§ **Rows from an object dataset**
—————

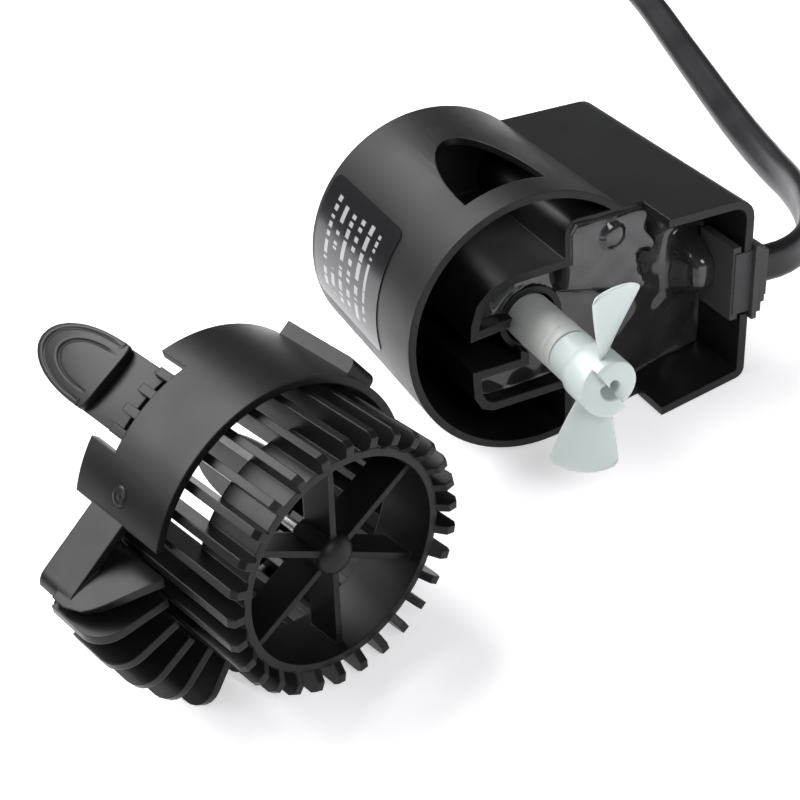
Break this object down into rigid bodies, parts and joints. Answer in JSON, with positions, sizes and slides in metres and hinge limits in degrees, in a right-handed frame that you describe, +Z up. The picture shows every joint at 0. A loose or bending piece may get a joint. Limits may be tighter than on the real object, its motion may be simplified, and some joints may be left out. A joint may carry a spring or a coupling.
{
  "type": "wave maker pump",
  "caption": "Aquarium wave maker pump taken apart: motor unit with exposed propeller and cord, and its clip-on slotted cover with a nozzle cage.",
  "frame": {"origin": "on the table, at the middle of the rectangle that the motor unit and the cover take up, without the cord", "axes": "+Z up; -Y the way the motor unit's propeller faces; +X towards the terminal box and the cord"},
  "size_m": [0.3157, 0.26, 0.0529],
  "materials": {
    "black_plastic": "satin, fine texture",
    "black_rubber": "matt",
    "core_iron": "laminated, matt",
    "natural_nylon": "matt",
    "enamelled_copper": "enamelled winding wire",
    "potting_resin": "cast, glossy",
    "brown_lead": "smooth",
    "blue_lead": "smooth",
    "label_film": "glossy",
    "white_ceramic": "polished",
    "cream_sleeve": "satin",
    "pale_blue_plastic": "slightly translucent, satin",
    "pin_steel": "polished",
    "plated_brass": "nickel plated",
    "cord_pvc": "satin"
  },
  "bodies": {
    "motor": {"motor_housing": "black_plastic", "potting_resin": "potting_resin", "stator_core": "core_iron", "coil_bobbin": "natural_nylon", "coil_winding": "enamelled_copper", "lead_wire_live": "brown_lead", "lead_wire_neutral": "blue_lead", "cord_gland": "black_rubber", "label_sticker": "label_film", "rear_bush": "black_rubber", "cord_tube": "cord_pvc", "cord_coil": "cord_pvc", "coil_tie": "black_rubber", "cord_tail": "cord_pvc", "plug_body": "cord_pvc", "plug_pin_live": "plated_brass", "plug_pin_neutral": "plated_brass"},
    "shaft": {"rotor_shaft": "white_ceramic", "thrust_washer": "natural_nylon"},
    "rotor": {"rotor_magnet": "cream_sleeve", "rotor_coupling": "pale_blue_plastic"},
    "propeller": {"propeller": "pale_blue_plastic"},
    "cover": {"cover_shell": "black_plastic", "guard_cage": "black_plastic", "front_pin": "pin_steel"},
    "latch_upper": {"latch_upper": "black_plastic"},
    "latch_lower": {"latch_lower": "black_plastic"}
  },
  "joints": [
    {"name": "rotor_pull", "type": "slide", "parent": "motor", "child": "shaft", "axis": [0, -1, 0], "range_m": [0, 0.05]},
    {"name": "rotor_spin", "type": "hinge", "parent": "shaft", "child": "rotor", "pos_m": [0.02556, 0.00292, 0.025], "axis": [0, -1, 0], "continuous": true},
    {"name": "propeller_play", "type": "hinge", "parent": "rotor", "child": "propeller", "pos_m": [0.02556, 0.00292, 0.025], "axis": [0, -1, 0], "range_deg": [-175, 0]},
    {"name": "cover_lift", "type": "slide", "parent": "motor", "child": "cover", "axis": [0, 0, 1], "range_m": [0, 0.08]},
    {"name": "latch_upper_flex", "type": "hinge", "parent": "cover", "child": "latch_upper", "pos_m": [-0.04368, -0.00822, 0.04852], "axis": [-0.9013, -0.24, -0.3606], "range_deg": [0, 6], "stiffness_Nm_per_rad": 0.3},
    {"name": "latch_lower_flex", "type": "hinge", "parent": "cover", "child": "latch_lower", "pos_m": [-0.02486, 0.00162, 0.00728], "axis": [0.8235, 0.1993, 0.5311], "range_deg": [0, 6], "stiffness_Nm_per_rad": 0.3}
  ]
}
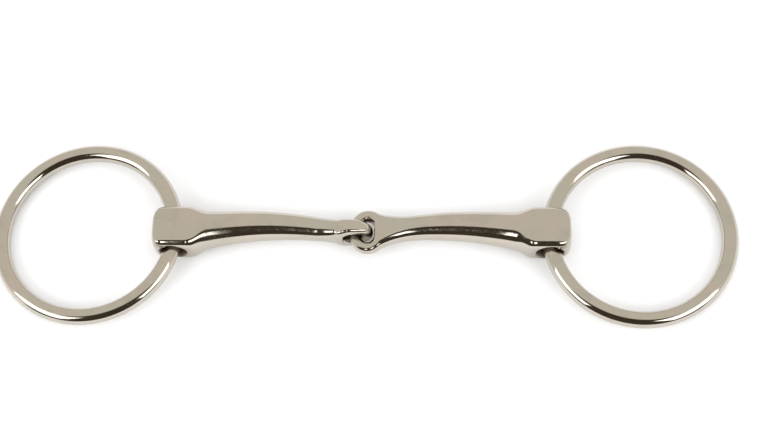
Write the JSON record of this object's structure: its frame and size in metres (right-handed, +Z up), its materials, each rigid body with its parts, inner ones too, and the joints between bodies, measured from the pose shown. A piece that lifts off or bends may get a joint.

—————

§ **What you should do**
Reproduce each entry word for word.

§ **Response to the exercise**
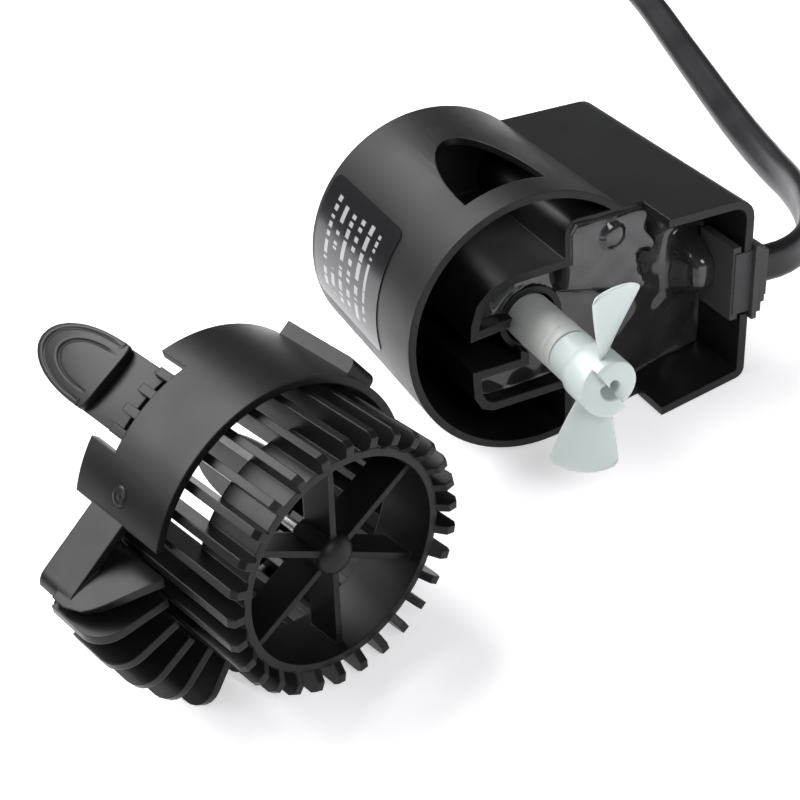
Break this object down into rigid bodies, parts and joints. Answer in JSON, with positions, sizes and slides in metres and hinge limits in degrees, in a right-handed frame that you describe, +Z up. The picture shows every joint at 0. A loose or bending piece may get a joint. Limits may be tighter than on the real object, its motion may be simplified, and some joints may be left out. A joint may carry a spring or a coupling.
{
  "type": "wave maker pump",
  "caption": "Aquarium wave maker pump taken apart: motor unit with exposed propeller and cord, and its clip-on slotted cover with a nozzle cage.",
  "frame": {"origin": "on the table, at the middle of the rectangle that the motor unit and the cover take up, without the cord", "axes": "+Z up; -Y the way the motor unit's propeller faces; +X towards the terminal box and the cord"},
  "size_m": [0.3157, 0.26, 0.0529],
  "materials": {
    "black_plastic": "satin, fine texture",
    "black_rubber": "matt",
    "core_iron": "laminated, matt",
    "natural_nylon": "matt",
    "enamelled_copper": "enamelled winding wire",
    "potting_resin": "cast, glossy",
    "brown_lead": "smooth",
    "blue_lead": "smooth",
    "label_film": "glossy",
    "white_ceramic": "polished",
    "cream_sleeve": "satin",
    "pale_blue_plastic": "slightly translucent, satin",
    "pin_steel": "polished",
    "plated_brass": "nickel plated",
    "cord_pvc": "satin"
  },
  "bodies": {
    "motor": {"motor_housing": "black_plastic", "potting_resin": "potting_resin", "stator_core": "core_iron", "coil_bobbin": "natural_nylon", "coil_winding": "enamelled_copper", "lead_wire_live": "brown_lead", "lead_wire_neutral": "blue_lead", "cord_gland": "black_rubber", "label_sticker": "label_film", "rear_bush": "black_rubber", "cord_tube": "cord_pvc", "cord_coil": "cord_pvc", "coil_tie": "black_rubber", "cord_tail": "cord_pvc", "plug_body": "cord_pvc", "plug_pin_live": "plated_brass", "plug_pin_neutral": "plated_brass"},
    "shaft": {"rotor_shaft": "white_ceramic", "thrust_washer": "natural_nylon"},
    "rotor": {"rotor_magnet": "cream_sleeve", "rotor_coupling": "pale_blue_plastic"},
    "propeller": {"propeller": "pale_blue_plastic"},
    "cover": {"cover_shell": "black_plastic", "guard_cage": "black_plastic", "front_pin": "pin_steel"},
    "latch_upper": {"latch_upper": "black_plastic"},
    "latch_lower": {"latch_lower": "black_plastic"}
  },
  "joints": [
    {"name": "rotor_pull", "type": "slide", "parent": "motor", "child": "shaft", "axis": [0, -1, 0], "range_m": [0, 0.05]},
    {"name": "rotor_spin", "type": "hinge", "parent": "shaft", "child": "rotor", "pos_m": [0.02556, 0.00292, 0.025], "axis": [0, -1, 0], "continuous": true},
    {"name": "propeller_play", "type": "hinge", "parent": "rotor", "child": "propeller", "pos_m": [0.02556, 0.00292, 0.025], "axis": [0, -1, 0], "range_deg": [-175, 0]},
    {"name": "cover_lift", "type": "slide", "parent": "motor", "child": "cover", "axis": [0, 0, 1], "range_m": [0, 0.08]},
    {"name": "latch_upper_flex", "type": "hinge", "parent": "cover", "child": "latch_upper", "pos_m": [-0.04368, -0.00822, 0.04852], "axis": [-0.9013, -0.24, -0.3606], "range_deg": [0, 6], "stiffness_Nm_per_rad": 0.3},
    {"name": "latch_lower_flex", "type": "hinge", "parent": "cover", "child": "latch_lower", "pos_m": [-0.02486, 0.00162, 0.00728], "axis": [0.8235, 0.1993, 0.5311], "range_deg": [0, 6], "stiffness_Nm_per_rad": 0.3}
  ]
}
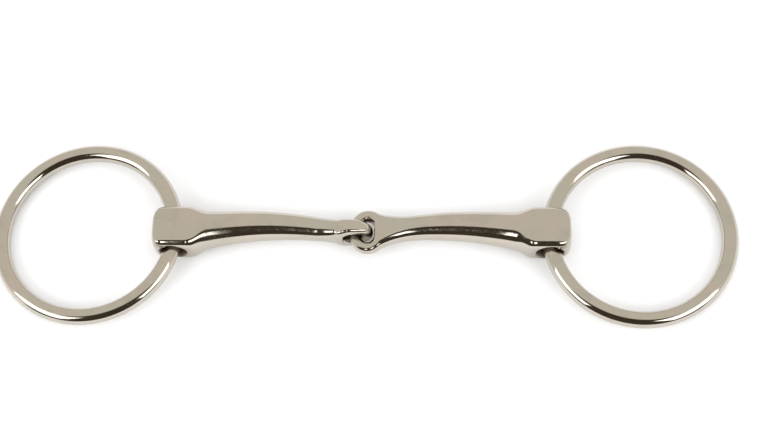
Write the JSON record of this object's structure: its frame and size in metres (right-handed, +Z up), its materials, each rigid body with its parts, inner ones too, and the joints between bodies, measured from the pose shown. A piece that lifts off or bends may get a joint.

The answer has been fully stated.